When you’re running for elected office, you need to get people to sign your nominating petitions to get on the ballot. It can be a slog, with every waking moment pestering shoppers leaving grocery stores or asking your neighbors for their John Hancock.
For Christopher Howick of Bloomington, it’s even worse. Howick is running for the Illinois House in 2018, the seat currently held by state Rep. Keith Sommer, R-Morton. But because Howick is a Libertarian—not a legally established party statewide—he must collect a minimum of 2,500 signatures to get on the ballot, five times as many as Sommer and Democratic challenger Jill Blair.
It’s hypocritical for Democrats to complain about electoral fairness—you may have heard Trump didn’t win the popular vote—or Republicans to worry about voter fraud, Howick said.
“To me what is the biggest fraud and the biggest unfairness is that we have to jump through hoops, obstacles, all over the place, simply to give people an extra choice on the ballot,” Howick said.

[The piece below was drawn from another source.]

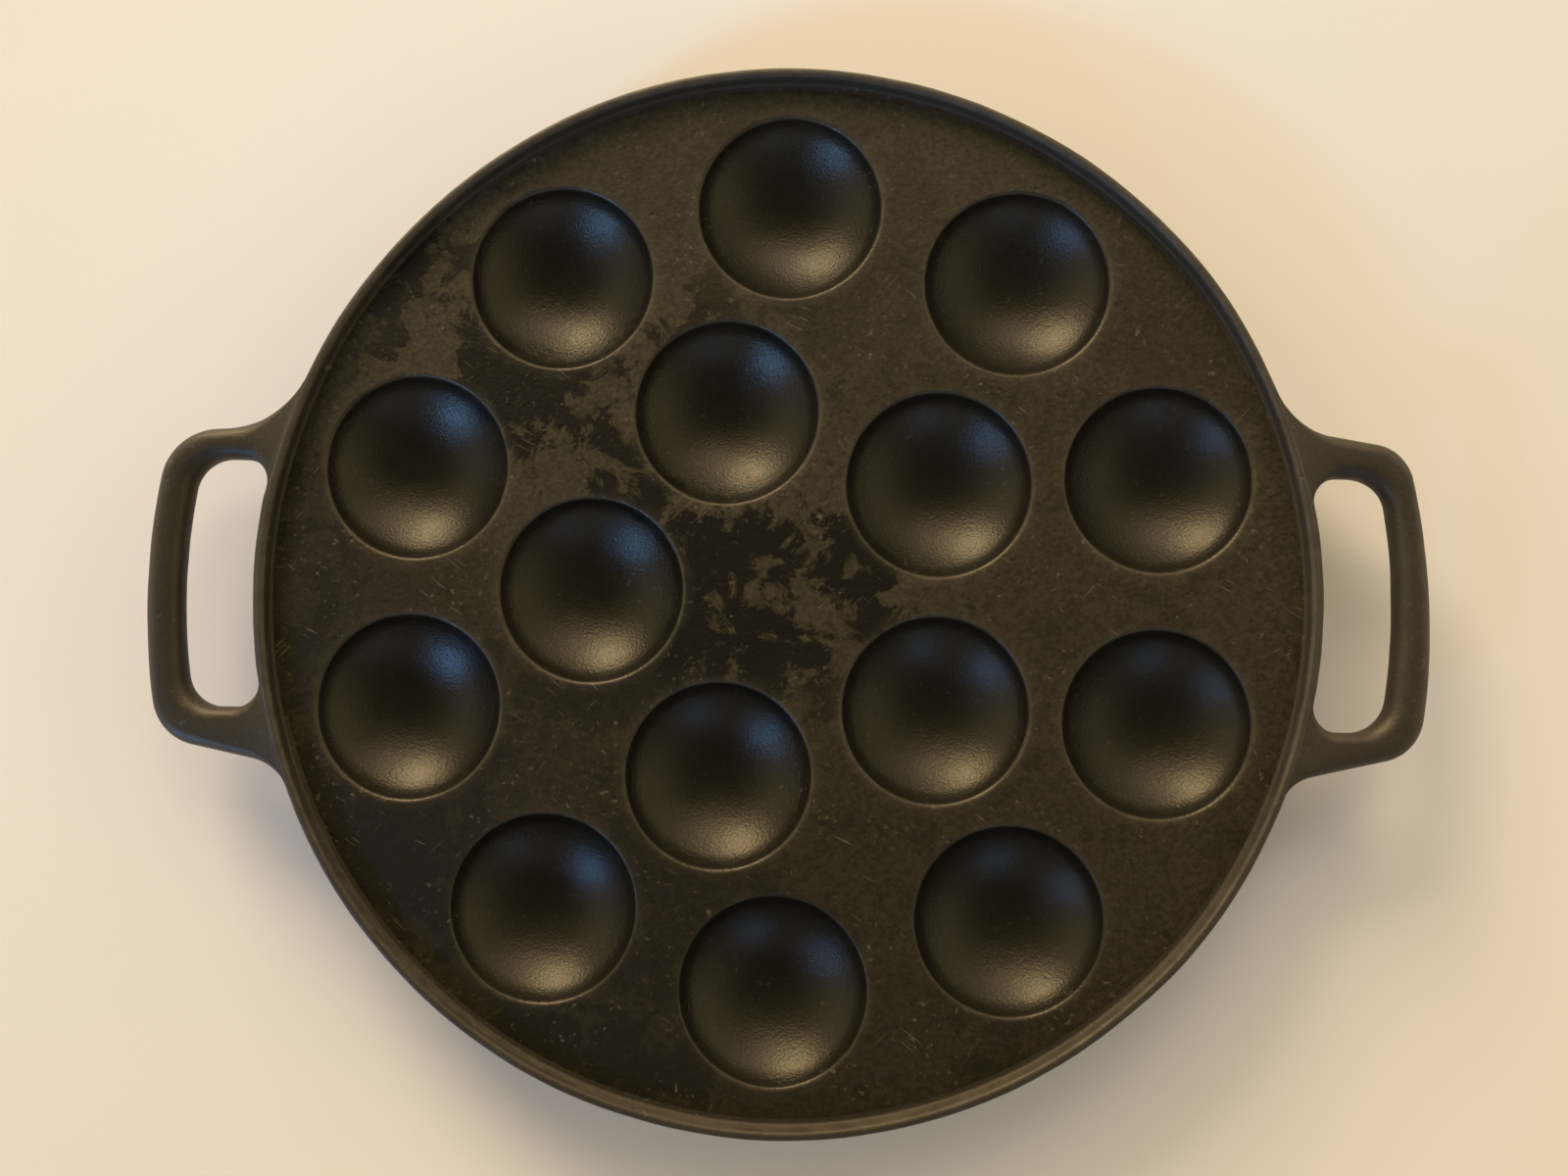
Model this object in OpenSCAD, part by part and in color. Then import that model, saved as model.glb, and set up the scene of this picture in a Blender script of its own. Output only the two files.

The issue of ballot access has new urgency in McLean County, as local Libertarians try to make some noise and inroads against the two-party system. Libertarians mounted a run—unsuccessfully—last spring in the surprisingly contested Normal Township race. And now local Libertarians like Howick are making runs for McLean County Board and the Illinois House.
It’s a similar story statewide, with three Libertarians mounting runs for governor. Libertarian Party of Illinois chairman Lex Green lives in Bloomington-Normal.
Libertarians cheered last month after winning an appellate court victory on the so-called “full slate requirement.” That rule, which was invalidated by a lower court, required lesser-known political parties to mount candidates for all offices in the area where they want to compete—something that even Democrats and Republicans can rarely do. An appellate court upheld the previous ruling.
That still leaves the fight over signature requirements.
Illinois tends to be “very hostile” to the so-called “minor” parties—anything other than a Democrat or Republican—according to Kerri Milita, an assistant professor in the Department of Politics and Government at Illinois State University.
“It’s one of the more restrictive states in the country for how tough they make it for non-major parties to get on the ballot,” said Milita, an expert in direct democracy and election laws.
What’s the reason for that? Ostensibly, Democratic and Republican lawmakers want to keep frivolous candidates from cluttering up the ballot, said Ron Michaelson, the former director of the Illinois State Board of Elections. If there were an overwhelming number of candidates, the thinking goes, then a voter might decide to abstain from actually voting in that race.
For anyone who’s ever voted in McLean County, that rings a bit false. It’s common to see several uncontested races—a lack of choice, not too much choice. One of the reasons Howick says he decided to run is because 62 percent of Illinois’ legislative seats went unchallenged last election.
“The real reason (for the higher signature requirements) is to protect their duopoly,” Milita said of Democrats and Republicans.
The question then becomes, how high do you set the bar for signatures? After all, Howick’s minimum of 2,500 signatures is really more like 5,000, to protect himself in case his political opponents successfully challenge any of his signatures. It’s a buffer.
For a Libertarian to successfully get on the ballot statewide to run for governor, he or she would need to collect 25,000 signatures. Republicans and Democrats only need 5,000.
“Some people in Illinois suggest the bar is indeed set too high,” Michaelson said.
Bennett Morris of Bloomington is one of them. He’s the chair of the McLean County Libertarian Party and he’s running in 2018 for McLean County Board in District 7, which includes parts of central and east Bloomington. The seat is currently held by Republican Ryan Scritchlow.
Morris’ signature requirements aren’t too cumbersome. He only needs three of them.
That’s only because Libertarian candidates got more than 5 percent of the vote in the last election, making it an established party in McLean County.
“That’s why it’s extremely important for people who are frustrated with the two old parties who’ve ruined our state and country that they come out and vote for candidates based on their positions on the issues, and based on their principles,” Morris said.
But does it matter? If Libertarians get on the ballot across the board, will they actually win?
Milita, the ISU professor, once researched how less-established parties performed in states with more generous ballot placement laws than Illinois. That includes states like Vermont, where independent and Green Party candidates are more commonly seen on the ballot.
That research found it doesn’t really make a difference on who wins.
“When you have single-member districts in plurality rule elections, you have a two-party system,” Milita said. “Any tinkering you do with election laws is purely artificial. The only thing that results in viable minor parties is doing away with either single-member districts or plurality rule elections.”
“Anything other than that, it will help get them on the ballot, but it won’t help them win elections.”
It’s still a good place to start, Morris said. Looser requirements would allow the Libertarian Party of Illinois to spend less time and money collecting signatures—and more time and money on messaging.
“You absolutely have no chance if you don’t get on the ballot,” Morris said.